Bankruptcy Court Decision Addresses Question of Vehicle Equity

     Debtor owned a 2005 Hyundai Sonata with no lien when she filed for Chapter 7 bankruptcy. She believed her vehicle had a value between $2,000.00 and $2,500.00 based on a value she obtained from a dealer, in addition to the fact that the car had been in two accidents. The Chapter 7 Trustee, who reviews Chapter 7 bankruptcy petitions for assets, believed that the vehicle had a value between $3,675.00 and $8,505.00 based on NADA and Kelly Blue Book values at the time the case was filed. Although the debtor was allowed to protect $2,400.00 of the value of the car, any value that exceeded that amount was subject to sale by the Trustee (however, the debtor can always “re-purchase” her vehicle from the Trustee).

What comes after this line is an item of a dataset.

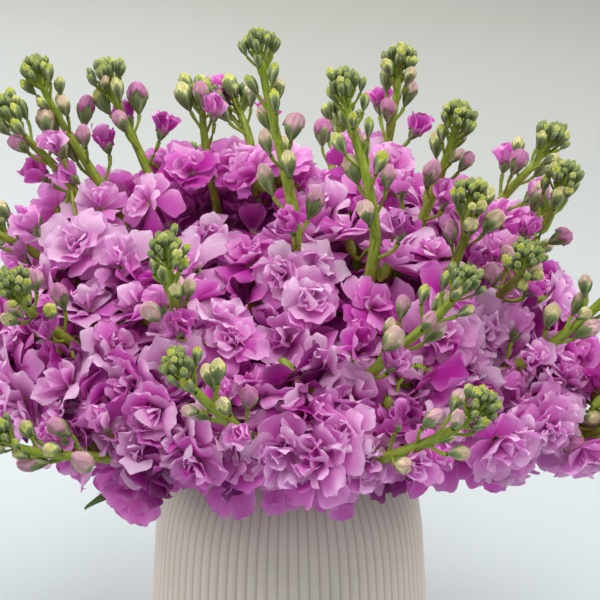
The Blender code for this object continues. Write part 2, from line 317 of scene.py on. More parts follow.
def petal_grid(rng, whorls, size, crumple):
    """Return the petals of one floret, from its outer whorl to its heart, as grids in the floret's own frame.

    The floret faces +Z, and its base is at the origin.
    """
    table = np.array([whorl for whorl in whorls for _ in range(whorl[0])], dtype=float)
    count = len(table)
    shape = (count, 1, 1)
    level = np.repeat(np.linspace(0, 1, len(whorls)), [whorl[0] for whorl in whorls])
    step = np.concatenate([np.arange(whorl[0]) / whorl[0] for whorl in whorls]) * 2 * np.pi
    azimuth = step + level * 4.1 + rng.uniform(-0.25, 0.25, count) * (1 + 2.5 * level)
    length = (size * table[:, 1] * rng.uniform(0.82, 1.12, count)).reshape(shape)
    width = (size * table[:, 2] * rng.uniform(0.84, 1.18, count)).reshape(shape)
    a0 = np.radians(table[:, 3] + rng.uniform(-13, 13, count) * (1 + level)).reshape(shape)
    bend = np.radians(table[:, 4] - table[:, 3] + rng.uniform(-28, 24, count)).reshape(shape)
    bend = np.where(np.abs(bend) < 0.05, 0.05, bend)
    level = level.reshape(shape)

    v = np.array(PETAL_ROWS)[None, :, None]
    u = np.linspace(-1.0, 1.0, PETAL_COLUMNS)[None, None, :]
    notch = rng.uniform(-0.02, 0.06, shape) * np.exp(-(u / 0.35) ** 2)
    reach = v * (1.0 - (0.13 * u**2 + notch) * v**3)
    reach = reach * (1 + 0.035 * np.sin(rng.uniform(3, 6, shape) * u + rng.uniform(0, 6.28, shape)) * v)
    angle = a0 + bend * reach
    radial = size * (0.05 - 0.03 * level) + length / bend * (np.cos(a0) - np.cos(angle))
    height = size * 0.16 * level + length / bend * (np.sin(angle) - np.sin(a0))
    across = u * width / 2 * np.array(PETAL_WIDTHS)[None, :, None]

    cup = rng.uniform(-0.22, 0.20, shape) * width
    fold = table[:, 5].reshape(shape) * rng.choice((-0.6, 1.0, 1.0), shape) * width * rng.uniform(0.3, 1.0, shape)
    ruffle = crumple * rng.uniform(0.5, 1.3, shape) * (0.9 + 0.5 * level)
    wave = np.sin(rng.uniform(1.8, 4.0, shape) * u + rng.uniform(0, 6.28, shape) + 1.2 * v)
    frill = np.sin(rng.uniform(5.0, 7.5, shape) * u + 4.0 * v + rng.uniform(0, 6.28, shape))
    swell = np.sin(rng.uniform(2.5, 5.0, shape) * v + 1.3 * u + rng.uniform(0, 6.28, shape))
    lift = cup * u**2 * np.sqrt(v) + fold * np.abs(u) ** 1.3 * v
    lift = lift + ruffle * (v**1.5 * (1.0 * wave + 0.20 * frill) + 0.7 * v * swell)
    radial = radial - lift * np.cos(angle)
    height = height + lift * np.sin(angle)

    turn = azimuth.reshape(shape) + rng.uniform(-0.35, 0.35, shape) * v
    x = radial * np.cos(turn) - across * np.sin(turn)
    y = radial * np.sin(turn) + across * np.cos(turn)
    points = np.stack(np.broadcast_arrays(x, y, height), axis=-1)
    seed = np.clip(rng.uniform(0.28, 0.74, shape) + 0.1 * level, 0, 1)
    places = np.stack(np.broadcast_arrays(u * np.ones_like(v), v * np.ones_like(u), seed), axis=-1)
    return points, places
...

The Trustee filed a motion for turnover, requesting that the debtor give him her car so he could sell it (to the debtor, via public auction, or private sale), which the court granted. In order to keep the car and not have to “repurchase” it, the debtor had to prove to the court that the money the Trustee would get from the sale of the car, beyond the $2,400.00 she was entitled to keep, would be minimal and therefore not worth selling. However, the court found that “so long as some method of sale holds a reasonable prospect of a meaningful recovery” above and beyond the $2,400.00 the debtor is entitled to keep from the sale, the car has value to the Trustee and the bankruptcy case and therefore could be sold by the Trustee. Therefore, the debtor was required to give the Trustee her car so it could be sold. The debtor was allowed to purchase it from the Trustee if she chose to, or he could sell it at auction or to a private party. If he sold it to someone besides the debtor or at auction, he would have to give her the $2,400.00 she was entitled to keep. The balance would go to her creditors. As far as determining the value of the car, the court stated that as long as the negotiations between the debtor and the Trustee were reasonable and the value fell somewhere between liquidation and retail, the value would be allowed. (NOTE: the amount of a vehicle that a debtor who files in New York may protect in bankruptcy has recently increased from $2,400.00).